Aim: Please set down exactly the lines of the listing below from the line containing "Turn this picture" through the line containing "crown_steps = 5", both lines included, leaving out all other lines.

┌─ Given data

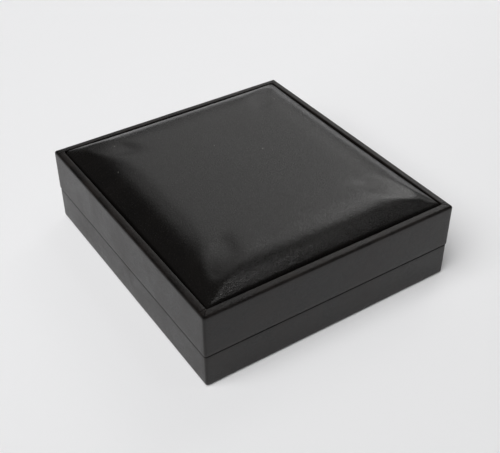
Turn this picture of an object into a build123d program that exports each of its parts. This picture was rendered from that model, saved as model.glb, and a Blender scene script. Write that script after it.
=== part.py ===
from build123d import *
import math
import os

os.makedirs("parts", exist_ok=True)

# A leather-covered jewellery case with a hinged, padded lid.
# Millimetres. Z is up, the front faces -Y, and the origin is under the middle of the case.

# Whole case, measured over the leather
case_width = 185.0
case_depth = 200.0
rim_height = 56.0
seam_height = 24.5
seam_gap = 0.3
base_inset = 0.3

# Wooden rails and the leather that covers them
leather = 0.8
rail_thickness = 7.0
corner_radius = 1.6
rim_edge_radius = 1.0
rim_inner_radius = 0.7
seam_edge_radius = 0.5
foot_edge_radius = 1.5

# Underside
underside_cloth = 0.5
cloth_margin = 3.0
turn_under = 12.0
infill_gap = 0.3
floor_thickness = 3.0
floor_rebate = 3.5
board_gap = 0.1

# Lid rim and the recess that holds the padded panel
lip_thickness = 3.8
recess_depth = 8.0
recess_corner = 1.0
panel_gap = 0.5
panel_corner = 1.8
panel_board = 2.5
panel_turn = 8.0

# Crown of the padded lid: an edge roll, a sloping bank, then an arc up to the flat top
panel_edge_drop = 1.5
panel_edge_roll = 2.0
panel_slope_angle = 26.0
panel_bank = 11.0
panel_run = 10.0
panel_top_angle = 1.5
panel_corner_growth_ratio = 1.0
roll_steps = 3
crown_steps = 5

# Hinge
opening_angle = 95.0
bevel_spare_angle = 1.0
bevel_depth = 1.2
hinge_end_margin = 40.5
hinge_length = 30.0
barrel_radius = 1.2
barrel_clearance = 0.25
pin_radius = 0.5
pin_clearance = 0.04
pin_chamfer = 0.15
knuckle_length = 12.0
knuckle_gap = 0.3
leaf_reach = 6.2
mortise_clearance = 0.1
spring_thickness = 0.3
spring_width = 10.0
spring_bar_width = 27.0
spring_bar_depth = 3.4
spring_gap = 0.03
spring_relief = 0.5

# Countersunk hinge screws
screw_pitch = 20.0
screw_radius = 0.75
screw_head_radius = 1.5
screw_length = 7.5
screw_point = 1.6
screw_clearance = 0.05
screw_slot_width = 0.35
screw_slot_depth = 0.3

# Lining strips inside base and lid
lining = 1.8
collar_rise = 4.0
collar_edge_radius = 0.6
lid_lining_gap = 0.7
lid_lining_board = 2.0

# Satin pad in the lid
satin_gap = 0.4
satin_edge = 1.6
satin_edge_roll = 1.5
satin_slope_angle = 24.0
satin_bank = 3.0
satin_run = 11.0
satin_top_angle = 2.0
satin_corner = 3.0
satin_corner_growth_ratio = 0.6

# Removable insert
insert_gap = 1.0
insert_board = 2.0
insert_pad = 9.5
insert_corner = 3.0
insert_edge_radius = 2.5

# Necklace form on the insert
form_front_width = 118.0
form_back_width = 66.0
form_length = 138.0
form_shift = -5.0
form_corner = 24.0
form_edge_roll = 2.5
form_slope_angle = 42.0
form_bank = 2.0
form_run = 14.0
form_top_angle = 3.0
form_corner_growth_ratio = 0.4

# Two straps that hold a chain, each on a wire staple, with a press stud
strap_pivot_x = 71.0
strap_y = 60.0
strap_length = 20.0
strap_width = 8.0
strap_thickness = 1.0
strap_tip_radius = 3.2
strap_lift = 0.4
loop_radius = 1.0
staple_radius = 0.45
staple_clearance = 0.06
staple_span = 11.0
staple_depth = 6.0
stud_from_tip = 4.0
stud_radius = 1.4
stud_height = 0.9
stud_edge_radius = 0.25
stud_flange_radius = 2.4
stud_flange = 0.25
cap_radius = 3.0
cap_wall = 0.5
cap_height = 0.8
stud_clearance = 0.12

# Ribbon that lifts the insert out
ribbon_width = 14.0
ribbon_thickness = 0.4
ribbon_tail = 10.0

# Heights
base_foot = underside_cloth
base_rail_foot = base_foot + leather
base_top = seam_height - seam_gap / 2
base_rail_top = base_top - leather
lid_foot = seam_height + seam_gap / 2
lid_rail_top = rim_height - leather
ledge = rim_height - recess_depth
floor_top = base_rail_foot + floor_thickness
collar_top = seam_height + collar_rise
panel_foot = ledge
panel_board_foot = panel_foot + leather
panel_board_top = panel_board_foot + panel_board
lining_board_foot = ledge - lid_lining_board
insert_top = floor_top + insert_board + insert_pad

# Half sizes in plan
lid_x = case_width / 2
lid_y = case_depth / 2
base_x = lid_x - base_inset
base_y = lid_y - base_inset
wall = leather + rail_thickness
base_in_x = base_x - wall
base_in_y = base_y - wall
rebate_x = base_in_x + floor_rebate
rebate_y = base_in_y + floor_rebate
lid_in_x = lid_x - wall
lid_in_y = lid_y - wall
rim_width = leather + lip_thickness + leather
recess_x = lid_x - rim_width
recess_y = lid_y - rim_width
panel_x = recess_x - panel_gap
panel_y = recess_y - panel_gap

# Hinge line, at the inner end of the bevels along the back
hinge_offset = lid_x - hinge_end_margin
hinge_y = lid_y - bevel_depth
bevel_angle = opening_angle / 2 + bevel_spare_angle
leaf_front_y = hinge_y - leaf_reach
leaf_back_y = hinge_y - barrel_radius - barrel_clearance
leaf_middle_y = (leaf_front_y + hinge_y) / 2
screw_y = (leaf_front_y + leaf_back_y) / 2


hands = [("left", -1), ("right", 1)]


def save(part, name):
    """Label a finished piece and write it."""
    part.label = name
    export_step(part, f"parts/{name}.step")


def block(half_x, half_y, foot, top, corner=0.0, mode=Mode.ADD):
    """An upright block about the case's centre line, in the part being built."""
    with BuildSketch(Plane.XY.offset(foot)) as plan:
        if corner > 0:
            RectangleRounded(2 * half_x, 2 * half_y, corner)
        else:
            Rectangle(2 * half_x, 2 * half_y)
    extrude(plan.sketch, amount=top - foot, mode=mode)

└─
┌─ Given data

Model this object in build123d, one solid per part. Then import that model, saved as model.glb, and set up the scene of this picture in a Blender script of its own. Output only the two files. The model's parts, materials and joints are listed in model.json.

└─

Correct answer:
Turn this picture of an object into a build123d program that exports each of its parts. This picture was rendered from that model, saved as model.glb, and a Blender scene script. Write that script after it.
=== part.py ===
from build123d import *
import math
import os

os.makedirs("parts", exist_ok=True)

# A leather-covered jewellery case with a hinged, padded lid.
# Millimetres. Z is up, the front faces -Y, and the origin is under the middle of the case.

# Whole case, measured over the leather
case_width = 185.0
case_depth = 200.0
rim_height = 56.0
seam_height = 24.5
seam_gap = 0.3
base_inset = 0.3

# Wooden rails and the leather that covers them
leather = 0.8
rail_thickness = 7.0
corner_radius = 1.6
rim_edge_radius = 1.0
rim_inner_radius = 0.7
seam_edge_radius = 0.5
foot_edge_radius = 1.5

# Underside
underside_cloth = 0.5
cloth_margin = 3.0
turn_under = 12.0
infill_gap = 0.3
floor_thickness = 3.0
floor_rebate = 3.5
board_gap = 0.1

# Lid rim and the recess that holds the padded panel
lip_thickness = 3.8
recess_depth = 8.0
recess_corner = 1.0
panel_gap = 0.5
panel_corner = 1.8
panel_board = 2.5
panel_turn = 8.0

# Crown of the padded lid: an edge roll, a sloping bank, then an arc up to the flat top
panel_edge_drop = 1.5
panel_edge_roll = 2.0
panel_slope_angle = 26.0
panel_bank = 11.0
panel_run = 10.0
panel_top_angle = 1.5
panel_corner_growth_ratio = 1.0
roll_steps = 3
crown_steps = 5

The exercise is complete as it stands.